Eventually, the zombies start to break in, and the bikers attempt to escape, kidnapping Sally and stealing a truck in the process, leaving Henry to be eaten. During this, one of the bikers, Honeybear, is killed, while Henry manages to avoid the zombies and get a truck to chase after the bikers.

Meanwhile, the two bikers and Sally have taken refuge in the nearby woods. Sally is now tied up when zombies attack the trio. Although they fight off the zombies, Slam is bitten and, in panic, kills Bearcat. He then forces Sally to take him to her house to help him.

At this time, Sheriff Harkness discovers the truck that the zombies were originally transported in; he concludes this was the operation that Dr. Melrose mentioned. At this point Henry shows up, and helps Sheriff Harkness decide to get a posse together to kill the zombies.

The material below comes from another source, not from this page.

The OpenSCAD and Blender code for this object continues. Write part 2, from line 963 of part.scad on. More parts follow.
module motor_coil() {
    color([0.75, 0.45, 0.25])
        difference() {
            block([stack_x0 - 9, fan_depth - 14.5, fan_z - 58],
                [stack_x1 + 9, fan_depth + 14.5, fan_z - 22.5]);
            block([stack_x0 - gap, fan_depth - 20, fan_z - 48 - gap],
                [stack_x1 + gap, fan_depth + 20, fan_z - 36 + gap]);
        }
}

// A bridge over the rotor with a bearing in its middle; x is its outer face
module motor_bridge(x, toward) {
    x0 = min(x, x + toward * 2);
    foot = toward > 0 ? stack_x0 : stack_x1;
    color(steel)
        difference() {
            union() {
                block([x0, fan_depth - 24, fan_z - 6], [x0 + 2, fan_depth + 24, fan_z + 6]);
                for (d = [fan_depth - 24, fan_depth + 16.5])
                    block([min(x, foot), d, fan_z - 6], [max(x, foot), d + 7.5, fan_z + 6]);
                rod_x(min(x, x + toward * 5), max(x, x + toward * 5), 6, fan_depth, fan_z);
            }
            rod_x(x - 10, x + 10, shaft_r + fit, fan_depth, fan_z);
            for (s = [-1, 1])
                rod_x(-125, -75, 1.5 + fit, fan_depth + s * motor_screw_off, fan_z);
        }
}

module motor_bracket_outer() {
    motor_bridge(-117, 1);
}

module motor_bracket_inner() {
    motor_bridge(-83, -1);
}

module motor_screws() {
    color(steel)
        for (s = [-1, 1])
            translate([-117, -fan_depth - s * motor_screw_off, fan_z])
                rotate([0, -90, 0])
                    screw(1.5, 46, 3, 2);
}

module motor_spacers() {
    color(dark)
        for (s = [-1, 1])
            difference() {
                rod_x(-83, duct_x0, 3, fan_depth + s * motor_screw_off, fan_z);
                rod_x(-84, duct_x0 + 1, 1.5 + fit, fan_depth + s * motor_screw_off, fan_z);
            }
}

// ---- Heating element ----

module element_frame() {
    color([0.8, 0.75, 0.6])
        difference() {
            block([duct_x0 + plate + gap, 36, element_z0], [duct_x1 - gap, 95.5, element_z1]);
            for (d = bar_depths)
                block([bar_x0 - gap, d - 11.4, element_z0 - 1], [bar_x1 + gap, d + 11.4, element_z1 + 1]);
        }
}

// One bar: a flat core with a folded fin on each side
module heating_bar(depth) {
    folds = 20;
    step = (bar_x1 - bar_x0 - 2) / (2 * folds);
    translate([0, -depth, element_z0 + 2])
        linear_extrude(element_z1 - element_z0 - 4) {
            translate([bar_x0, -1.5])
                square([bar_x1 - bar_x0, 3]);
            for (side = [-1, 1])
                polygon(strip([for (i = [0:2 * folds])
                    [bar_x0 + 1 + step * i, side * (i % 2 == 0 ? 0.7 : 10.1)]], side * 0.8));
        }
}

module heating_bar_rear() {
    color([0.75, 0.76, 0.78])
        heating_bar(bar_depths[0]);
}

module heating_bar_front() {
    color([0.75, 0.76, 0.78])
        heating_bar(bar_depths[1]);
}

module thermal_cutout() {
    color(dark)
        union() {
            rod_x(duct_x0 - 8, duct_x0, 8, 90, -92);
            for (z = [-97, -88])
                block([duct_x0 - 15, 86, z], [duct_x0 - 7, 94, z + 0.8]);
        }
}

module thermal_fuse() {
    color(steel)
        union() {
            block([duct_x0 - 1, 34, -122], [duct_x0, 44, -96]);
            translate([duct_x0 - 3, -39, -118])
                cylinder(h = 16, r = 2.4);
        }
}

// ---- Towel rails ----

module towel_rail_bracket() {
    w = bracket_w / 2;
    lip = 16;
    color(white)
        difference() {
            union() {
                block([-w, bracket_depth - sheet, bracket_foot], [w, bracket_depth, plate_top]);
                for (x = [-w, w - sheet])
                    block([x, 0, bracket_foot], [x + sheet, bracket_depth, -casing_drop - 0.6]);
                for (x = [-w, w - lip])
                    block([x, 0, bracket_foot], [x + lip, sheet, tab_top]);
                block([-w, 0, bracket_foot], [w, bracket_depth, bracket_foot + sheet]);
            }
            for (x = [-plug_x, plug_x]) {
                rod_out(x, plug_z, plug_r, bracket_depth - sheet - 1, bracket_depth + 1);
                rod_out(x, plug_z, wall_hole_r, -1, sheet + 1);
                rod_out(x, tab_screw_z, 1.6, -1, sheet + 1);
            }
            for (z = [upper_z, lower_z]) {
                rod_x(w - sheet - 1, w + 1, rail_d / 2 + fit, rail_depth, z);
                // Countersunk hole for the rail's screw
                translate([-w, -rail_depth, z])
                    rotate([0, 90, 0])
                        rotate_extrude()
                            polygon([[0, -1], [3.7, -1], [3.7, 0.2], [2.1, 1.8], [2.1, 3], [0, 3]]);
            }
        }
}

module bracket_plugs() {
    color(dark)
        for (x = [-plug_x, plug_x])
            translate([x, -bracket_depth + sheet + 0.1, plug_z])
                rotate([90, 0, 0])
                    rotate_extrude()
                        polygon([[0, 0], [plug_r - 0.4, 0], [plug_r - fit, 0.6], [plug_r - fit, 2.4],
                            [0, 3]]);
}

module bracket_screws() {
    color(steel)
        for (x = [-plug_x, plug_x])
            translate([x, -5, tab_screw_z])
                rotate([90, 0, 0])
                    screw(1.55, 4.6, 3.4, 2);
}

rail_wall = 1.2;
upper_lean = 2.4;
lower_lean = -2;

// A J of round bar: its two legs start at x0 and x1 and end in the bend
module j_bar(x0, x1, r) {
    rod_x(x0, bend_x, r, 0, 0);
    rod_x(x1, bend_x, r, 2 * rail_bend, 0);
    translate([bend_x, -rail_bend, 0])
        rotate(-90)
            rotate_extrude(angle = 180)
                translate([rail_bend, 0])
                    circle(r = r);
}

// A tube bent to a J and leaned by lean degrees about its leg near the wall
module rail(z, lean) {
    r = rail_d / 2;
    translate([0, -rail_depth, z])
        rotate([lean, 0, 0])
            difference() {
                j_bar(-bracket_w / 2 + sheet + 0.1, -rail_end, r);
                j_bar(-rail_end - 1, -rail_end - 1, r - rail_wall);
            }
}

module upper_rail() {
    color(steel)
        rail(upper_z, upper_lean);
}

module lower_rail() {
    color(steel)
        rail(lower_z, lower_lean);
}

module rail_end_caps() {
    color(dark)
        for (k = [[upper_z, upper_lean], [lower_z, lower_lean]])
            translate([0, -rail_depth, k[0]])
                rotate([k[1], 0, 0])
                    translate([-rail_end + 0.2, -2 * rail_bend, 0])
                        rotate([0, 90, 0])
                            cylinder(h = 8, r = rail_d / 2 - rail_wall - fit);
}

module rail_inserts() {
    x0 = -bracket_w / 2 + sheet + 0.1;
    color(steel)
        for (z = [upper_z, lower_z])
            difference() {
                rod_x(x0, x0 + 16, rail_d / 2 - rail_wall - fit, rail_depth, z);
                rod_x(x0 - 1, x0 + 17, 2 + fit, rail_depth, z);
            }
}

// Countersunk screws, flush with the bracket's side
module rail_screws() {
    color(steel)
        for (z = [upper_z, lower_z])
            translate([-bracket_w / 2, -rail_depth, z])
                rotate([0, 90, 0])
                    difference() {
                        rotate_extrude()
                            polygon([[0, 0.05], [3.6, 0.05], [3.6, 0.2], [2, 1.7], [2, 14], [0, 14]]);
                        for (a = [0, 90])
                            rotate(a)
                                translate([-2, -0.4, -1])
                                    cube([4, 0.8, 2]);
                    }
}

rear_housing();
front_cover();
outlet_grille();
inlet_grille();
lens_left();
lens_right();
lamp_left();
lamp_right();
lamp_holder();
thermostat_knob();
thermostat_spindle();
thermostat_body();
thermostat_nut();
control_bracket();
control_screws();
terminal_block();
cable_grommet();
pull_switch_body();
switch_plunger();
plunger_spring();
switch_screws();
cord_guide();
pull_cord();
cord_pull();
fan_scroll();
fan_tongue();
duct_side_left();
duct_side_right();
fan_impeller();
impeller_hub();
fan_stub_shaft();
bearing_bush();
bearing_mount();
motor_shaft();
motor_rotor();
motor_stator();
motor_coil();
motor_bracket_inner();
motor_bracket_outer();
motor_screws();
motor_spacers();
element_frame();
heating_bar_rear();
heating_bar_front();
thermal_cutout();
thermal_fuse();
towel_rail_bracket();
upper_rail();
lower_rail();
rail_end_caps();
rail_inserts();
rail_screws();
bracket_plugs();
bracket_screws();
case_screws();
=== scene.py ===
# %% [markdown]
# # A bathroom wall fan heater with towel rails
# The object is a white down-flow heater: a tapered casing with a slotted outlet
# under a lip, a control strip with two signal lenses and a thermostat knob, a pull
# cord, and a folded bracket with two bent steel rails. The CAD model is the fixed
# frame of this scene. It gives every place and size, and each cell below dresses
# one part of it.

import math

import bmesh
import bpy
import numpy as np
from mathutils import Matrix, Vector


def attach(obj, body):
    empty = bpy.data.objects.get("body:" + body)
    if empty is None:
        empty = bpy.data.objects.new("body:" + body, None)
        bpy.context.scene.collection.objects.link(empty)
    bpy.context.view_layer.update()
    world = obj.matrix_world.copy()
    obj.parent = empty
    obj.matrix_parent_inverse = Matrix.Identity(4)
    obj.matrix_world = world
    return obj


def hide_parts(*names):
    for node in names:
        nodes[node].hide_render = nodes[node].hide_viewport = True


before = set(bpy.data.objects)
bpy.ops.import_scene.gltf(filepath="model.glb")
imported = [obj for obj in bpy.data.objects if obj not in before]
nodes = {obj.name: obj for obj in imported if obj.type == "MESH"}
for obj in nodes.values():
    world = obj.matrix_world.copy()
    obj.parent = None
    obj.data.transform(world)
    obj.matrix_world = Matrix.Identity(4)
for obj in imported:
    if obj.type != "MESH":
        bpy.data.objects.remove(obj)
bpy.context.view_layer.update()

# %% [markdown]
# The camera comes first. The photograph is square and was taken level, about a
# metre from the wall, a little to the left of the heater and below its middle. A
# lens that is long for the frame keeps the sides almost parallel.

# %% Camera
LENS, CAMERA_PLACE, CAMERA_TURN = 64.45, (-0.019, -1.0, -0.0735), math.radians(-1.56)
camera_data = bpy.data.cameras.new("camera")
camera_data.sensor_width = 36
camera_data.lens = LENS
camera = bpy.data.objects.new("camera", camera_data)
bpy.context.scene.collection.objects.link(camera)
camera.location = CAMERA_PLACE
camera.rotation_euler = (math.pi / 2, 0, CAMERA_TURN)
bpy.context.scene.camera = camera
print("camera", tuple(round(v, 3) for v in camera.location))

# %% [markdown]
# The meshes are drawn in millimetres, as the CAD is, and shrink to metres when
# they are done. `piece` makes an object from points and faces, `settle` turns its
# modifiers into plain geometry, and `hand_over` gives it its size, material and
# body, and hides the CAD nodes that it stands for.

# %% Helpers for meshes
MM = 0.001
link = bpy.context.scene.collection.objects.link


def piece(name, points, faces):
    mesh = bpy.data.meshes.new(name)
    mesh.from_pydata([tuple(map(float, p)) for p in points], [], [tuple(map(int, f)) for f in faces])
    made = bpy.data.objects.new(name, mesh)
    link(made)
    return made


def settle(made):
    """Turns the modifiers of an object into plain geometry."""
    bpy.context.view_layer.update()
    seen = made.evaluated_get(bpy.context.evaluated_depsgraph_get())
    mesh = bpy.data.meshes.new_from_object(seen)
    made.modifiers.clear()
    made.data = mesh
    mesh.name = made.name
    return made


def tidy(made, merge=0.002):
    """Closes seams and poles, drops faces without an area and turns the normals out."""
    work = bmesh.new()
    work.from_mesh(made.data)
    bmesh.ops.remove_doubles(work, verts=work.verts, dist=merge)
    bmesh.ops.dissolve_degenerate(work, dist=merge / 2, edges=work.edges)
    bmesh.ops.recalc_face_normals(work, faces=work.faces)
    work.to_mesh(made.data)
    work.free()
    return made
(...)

Back at Sally’s farm, Sally is forced to help Slam clean his wounds; she unsuccessfully tries to kill him with his knife and flees, but Slam chases after her as she runs into the basement. Slam then tries to kill her, but is killed by a hidden zombie. Sally runs outside to find her father and a posse killing the zombies.

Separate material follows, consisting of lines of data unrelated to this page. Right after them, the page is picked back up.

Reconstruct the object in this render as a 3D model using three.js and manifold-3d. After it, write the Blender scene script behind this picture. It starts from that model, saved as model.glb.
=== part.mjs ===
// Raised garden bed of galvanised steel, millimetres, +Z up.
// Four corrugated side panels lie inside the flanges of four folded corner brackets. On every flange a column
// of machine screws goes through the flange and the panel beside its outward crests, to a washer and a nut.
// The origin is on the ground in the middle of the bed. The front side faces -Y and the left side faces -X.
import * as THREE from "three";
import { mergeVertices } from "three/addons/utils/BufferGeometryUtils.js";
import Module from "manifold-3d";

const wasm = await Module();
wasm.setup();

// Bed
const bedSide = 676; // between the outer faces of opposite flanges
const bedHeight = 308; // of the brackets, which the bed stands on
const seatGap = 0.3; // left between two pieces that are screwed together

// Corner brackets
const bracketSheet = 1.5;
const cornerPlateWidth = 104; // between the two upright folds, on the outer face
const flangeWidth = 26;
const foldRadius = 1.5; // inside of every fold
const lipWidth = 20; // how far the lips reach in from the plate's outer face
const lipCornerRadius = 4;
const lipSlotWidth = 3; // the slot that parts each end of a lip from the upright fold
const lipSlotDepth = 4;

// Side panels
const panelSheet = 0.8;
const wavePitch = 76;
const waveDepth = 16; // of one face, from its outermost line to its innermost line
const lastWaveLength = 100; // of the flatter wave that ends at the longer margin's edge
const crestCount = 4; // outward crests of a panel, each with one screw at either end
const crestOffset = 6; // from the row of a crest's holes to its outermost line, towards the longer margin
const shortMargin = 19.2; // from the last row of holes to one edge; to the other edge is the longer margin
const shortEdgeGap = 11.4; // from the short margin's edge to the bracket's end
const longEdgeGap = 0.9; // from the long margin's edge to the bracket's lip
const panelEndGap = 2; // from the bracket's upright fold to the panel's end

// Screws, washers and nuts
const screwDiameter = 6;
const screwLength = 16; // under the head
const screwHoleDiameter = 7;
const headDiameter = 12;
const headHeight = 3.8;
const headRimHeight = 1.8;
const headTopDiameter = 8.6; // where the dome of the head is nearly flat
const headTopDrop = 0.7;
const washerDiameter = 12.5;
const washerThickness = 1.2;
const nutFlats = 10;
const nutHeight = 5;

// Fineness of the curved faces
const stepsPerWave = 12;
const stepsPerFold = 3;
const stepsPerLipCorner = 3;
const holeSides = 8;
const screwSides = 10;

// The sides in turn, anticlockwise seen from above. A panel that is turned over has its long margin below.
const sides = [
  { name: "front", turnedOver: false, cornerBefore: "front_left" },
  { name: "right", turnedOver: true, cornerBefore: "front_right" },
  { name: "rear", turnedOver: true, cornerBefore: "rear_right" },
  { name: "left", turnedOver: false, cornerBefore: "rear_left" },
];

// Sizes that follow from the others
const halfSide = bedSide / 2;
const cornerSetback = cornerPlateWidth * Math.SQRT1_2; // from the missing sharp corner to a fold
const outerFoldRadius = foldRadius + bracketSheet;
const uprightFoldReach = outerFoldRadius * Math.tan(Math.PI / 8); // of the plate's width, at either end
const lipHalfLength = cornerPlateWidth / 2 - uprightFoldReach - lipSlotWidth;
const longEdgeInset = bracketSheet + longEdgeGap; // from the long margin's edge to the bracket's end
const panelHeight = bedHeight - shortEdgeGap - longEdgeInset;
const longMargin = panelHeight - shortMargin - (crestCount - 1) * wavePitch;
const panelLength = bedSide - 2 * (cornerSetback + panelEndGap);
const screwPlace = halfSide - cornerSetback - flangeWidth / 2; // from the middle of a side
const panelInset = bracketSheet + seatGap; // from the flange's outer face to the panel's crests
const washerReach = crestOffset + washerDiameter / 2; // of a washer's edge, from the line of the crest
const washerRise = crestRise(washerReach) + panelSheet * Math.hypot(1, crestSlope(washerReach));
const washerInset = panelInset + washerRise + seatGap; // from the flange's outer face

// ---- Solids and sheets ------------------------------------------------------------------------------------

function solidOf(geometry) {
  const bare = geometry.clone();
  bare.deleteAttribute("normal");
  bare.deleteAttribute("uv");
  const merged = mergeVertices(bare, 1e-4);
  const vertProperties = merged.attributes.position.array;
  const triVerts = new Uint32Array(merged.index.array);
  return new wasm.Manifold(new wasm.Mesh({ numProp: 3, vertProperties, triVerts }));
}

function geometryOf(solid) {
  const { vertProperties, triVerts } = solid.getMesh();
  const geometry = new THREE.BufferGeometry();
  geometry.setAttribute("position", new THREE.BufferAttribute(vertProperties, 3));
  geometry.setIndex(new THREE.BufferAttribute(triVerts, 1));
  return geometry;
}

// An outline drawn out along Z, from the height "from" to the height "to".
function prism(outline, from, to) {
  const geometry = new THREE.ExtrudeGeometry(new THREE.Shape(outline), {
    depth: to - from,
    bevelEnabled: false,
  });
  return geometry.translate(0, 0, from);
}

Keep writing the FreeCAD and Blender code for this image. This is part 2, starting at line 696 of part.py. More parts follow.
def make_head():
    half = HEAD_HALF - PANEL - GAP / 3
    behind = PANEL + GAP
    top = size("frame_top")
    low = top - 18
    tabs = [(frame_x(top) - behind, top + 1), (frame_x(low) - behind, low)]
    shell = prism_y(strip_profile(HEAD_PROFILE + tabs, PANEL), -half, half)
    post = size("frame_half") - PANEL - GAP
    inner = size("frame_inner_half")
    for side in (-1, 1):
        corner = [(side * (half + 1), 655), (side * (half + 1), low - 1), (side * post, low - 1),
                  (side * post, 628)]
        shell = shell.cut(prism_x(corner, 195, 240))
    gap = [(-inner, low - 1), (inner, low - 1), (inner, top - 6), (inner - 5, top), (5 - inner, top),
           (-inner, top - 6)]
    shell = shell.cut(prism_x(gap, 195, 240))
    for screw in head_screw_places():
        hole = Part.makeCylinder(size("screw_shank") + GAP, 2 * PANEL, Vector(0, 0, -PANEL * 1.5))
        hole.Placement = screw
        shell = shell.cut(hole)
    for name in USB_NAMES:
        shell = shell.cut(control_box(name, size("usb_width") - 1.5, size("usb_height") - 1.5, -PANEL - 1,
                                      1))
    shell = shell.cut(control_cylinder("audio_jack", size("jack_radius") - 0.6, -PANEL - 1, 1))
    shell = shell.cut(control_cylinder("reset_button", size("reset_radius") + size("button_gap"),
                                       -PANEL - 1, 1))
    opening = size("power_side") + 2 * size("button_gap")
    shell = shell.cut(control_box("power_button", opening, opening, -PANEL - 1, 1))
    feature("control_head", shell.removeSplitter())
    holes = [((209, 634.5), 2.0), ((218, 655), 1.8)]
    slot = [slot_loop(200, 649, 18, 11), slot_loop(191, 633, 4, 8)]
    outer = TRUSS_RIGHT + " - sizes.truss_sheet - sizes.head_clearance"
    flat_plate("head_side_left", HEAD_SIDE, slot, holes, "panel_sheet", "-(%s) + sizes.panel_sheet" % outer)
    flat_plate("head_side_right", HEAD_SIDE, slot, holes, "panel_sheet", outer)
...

The posse then fight a horde of zombies, which attack them. Although outnumbered, the military show up and kill all the zombies. After the fight Sheriff Harkness gets a call on the radio, saying that the Dr. Melrose that they killed at the beginning did not match the dental records, and thus was an impostor.

The last pages shows a lone zombie being captured by the real Dr. Melrose and his son, implying the zombie epidemic is far from over.

== Cover art ==
Escape of the Living Dead #1 was published with 13 different cover art versions. Dheeraj Verma created seven - "Regular", American Badass, "Blood Red Con Foil", "Gold Foil", "Gore", "Red Foil Russo Signed" and "Wraparound" versions; Mike Wolfer created four - "Die Cut", "Leather", "Nightmare" and "Terror"; Jason Burrows and Jeremy Rock both created one - "Burrows" and "They Live" respectively.

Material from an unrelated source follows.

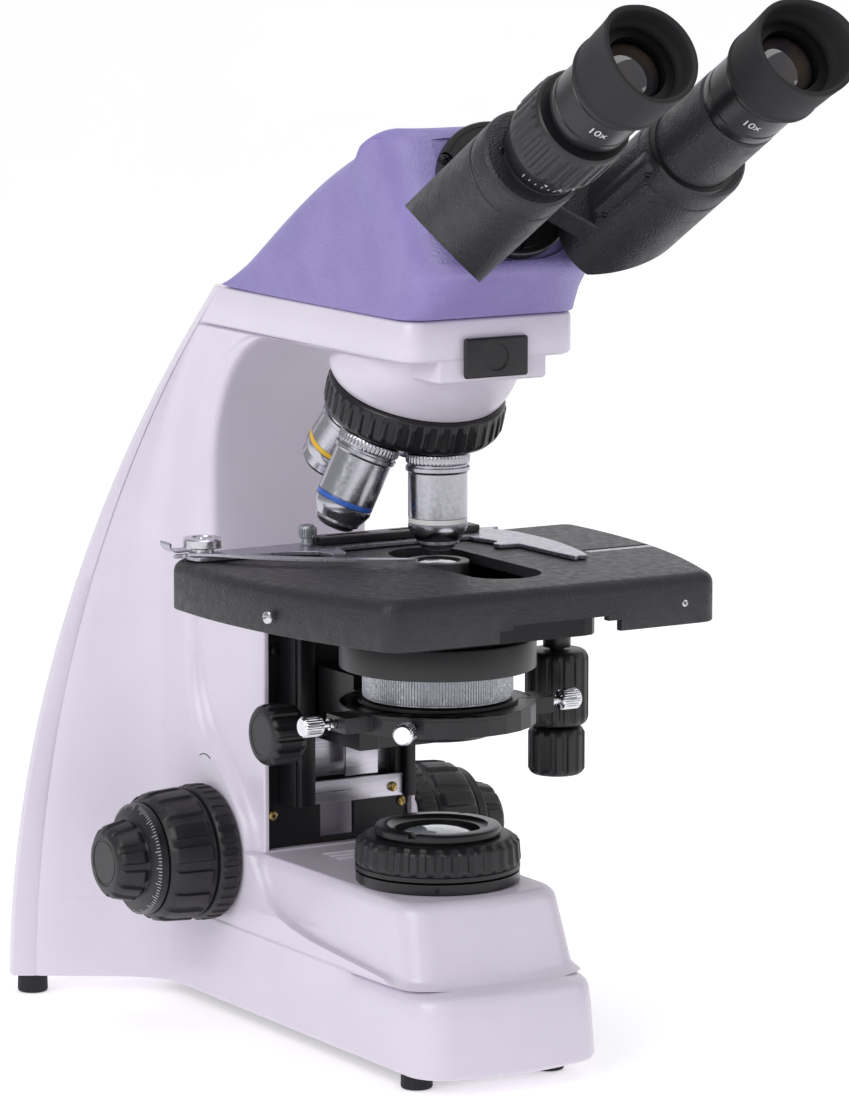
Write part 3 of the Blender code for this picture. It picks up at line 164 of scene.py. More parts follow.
def rounded(piece, width, segments=3, angle=35):
    """Rounds the sharp edges with a live bevel."""
    bevel = piece.modifiers.new("rounded edges", "BEVEL")
    bevel.width, bevel.segments, bevel.limit_method = width, segments, "ANGLE"
    bevel.angle_limit = math.radians(angle)
    bevel.harden_normals = True
    bevel.use_clamp_overlap = True
    return bevel


def carve(piece, bm, operation="DIFFERENCE"):
    """Cuts a closed mesh out of a piece with a live Boolean."""
    mesh = bpy.data.meshes.new("cutter")
    bmesh.ops.recalc_face_normals(bm, faces=bm.faces)
    bm.to_mesh(mesh)
    bm.free()
    cutter = bpy.data.objects.new("cutter_" + piece.name, mesh)
    bpy.context.scene.collection.objects.link(cutter)
    cutter.parent = piece
    cutter.hide_render = cutter.hide_viewport = True
    cutter.display_type = "WIRE"
    cut = piece.modifiers.new("cut", "BOOLEAN")
    cut.object, cut.operation, cut.solver = cutter, operation, "EXACT"


def block(low, high, radius=0.0, segments=3):
    """A box between two corners, with every edge rounded."""
    bm = bmesh.new()
    size = Vector(high) - Vector(low)
    bmesh.ops.create_cube(bm, size=1, matrix=Matrix.Translation((Vector(low) + Vector(high)) / 2)
                          @ Matrix.Diagonal((*size, 1)))
    if radius:
        bmesh.ops.bevel(bm, geom=bm.edges[:], offset=radius, segments=segments, profile=0.5,
                        affect="EDGES", material=-1)
    return bm


def turned(profile, steps=96):
    """Spins (radius, height) points round Z into a closed skin."""
    bm = bmesh.new()
    points = [bm.verts.new((r, 0, z)) for r, z in profile]
    edges = [bm.edges.new(pair) for pair in zip(points, points[1:])]
    if profile[0][0] > 0 and profile[-1] != profile[0]:
        edges.append(bm.edges.new((points[-1], points[0])))
    bmesh.ops.spin(bm, geom=points + edges, cent=(0, 0, 0), axis=(0, 0, 1), dvec=(0, 0, 0),
                   angle=2 * math.pi, steps=steps, use_merge=True, use_duplicate=False)
    bmesh.ops.remove_doubles(bm, verts=bm.verts, dist=1e-6)
    bmesh.ops.recalc_face_normals(bm, faces=bm.faces)
    return bm


def moved(bm, matrix):
    bmesh.ops.transform(bm, matrix=matrix, verts=bm.verts)
    return bm


def merged(first, *others):
    """Adds closed meshes to the first one, side by side in one mesh."""
    for other in others:
        mesh = bpy.data.meshes.new("joined")
        other.to_mesh(mesh)
        other.free()
        first.from_mesh(mesh)
        bpy.data.meshes.remove(mesh)
    return first


def blend_between(table, z):
    """Reads a smooth value from (z, value) pairs."""
    if z <= table[0][0]:
        return table[0][1]
    for (z0, v0), (z1, v1) in zip(table, table[1:]):
        if z <= z1:
            t = (z - z0) / (z1 - z0)
            return v0 + (v1 - v0) * t
    return table[-1][1]


enamel, enamel_shader, enamel_place = start_material("white_enamel_on_cast_aluminium", "D9D1DF", 0.34,
                                                     **{"Coat Weight": 0.25, "Coat Roughness": 0.22})
mottle(enamel, enamel_shader, enamel_place, 0.030, "D7CFDD", "DAD2E0", "Base Color")
grain(enamel, enamel_shader, enamel_place, 0.0011, 0.0004, 0.16, detail=1.0)

optical_y = 0.0050
arm_top, arm_under = 0.3090, 0.2920
flank_step = [(0.0424, -0.052), (0.0445, -0.030), (0.0468, 0.004), (0.0484, 0.028), (0.0506, 0.044),
              (0.0534, 0.056), (0.0575, 0.065), (0.0623, 0.071), (0.0720, 0.0785), (0.0870, 0.0865),
              (0.1010, 0.0990), (0.1120, 0.1115), (0.1227, 0.1235), (0.1380, 0.1310),
              (0.1570, 0.1335), (0.1800, 0.1335), (0.2050, 0.1315), (0.2256, 0.1265),
              (0.2430, 0.1200), (0.2540, 0.1140), (0.2660, 0.1060), (0.2780, 0.0940),
              (0.2850, 0.0830), (0.2905, 0.0640)]


def rear_line(z):
    return 0.2060 - 0.0830 * min(z / arm_top, 1) ** 3.9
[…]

Escape of the Living Dead #2 was published with 9 different cover art versions. Dheeraj Verma created six - "Regular", "Ghostly", "Gold Foil", "Gore", "Topless" and "Wraparound"; Mike Wolfer created three - "Defrocked", "Die Cut" and "Terror".

Escape of the Living Dead #3 was published with 7 different cover art versions. Dheeraj Verma created five - "Regular", "Captive", "Gore", "Trapped", "Wraparound"; Mike Wolfer created two - "Die Cut" and "Terror".

Escape of the Living Dead #4 was published with 7 different cover art versions. Dheeraj Verma created five - "Regular", "Gore", "Terror" and "Wraparound"; Mike Wolfer and Jeremy Rock both created one - "Die Cut" and "Feast" respectively.

Escape of the Living Dead #5 was published with 8 different cover art versions. Dheeraj Verma created five - "Regular", "Gore", "Terror", "Wraparound"; Mike Wolfer, Jason Burrows and Jeremy Rock all created one - "Die Cut", "Burrows" and "Hungry for Flesh" respectively.

==Collected editions==
The series has been collected into two trade paperbacks:

- Escape of the Living Dead (120 pages, August 2006, ISBN 1-59291-034-3)
- Escape of the Living Dead: Resurrected (240 pages, January 2006, ISBN 1-59291-047-5)

==Film adaptation==
A film adaptation - to be directed by John Russo and starring Tony Todd, Kane Hodder, Amber Stevens, Kristina Klebe and Gunnar Hansen - was announced in 2008. However, this version never came to fruition. As of 2015, Russo is still actively trying to develop the film project.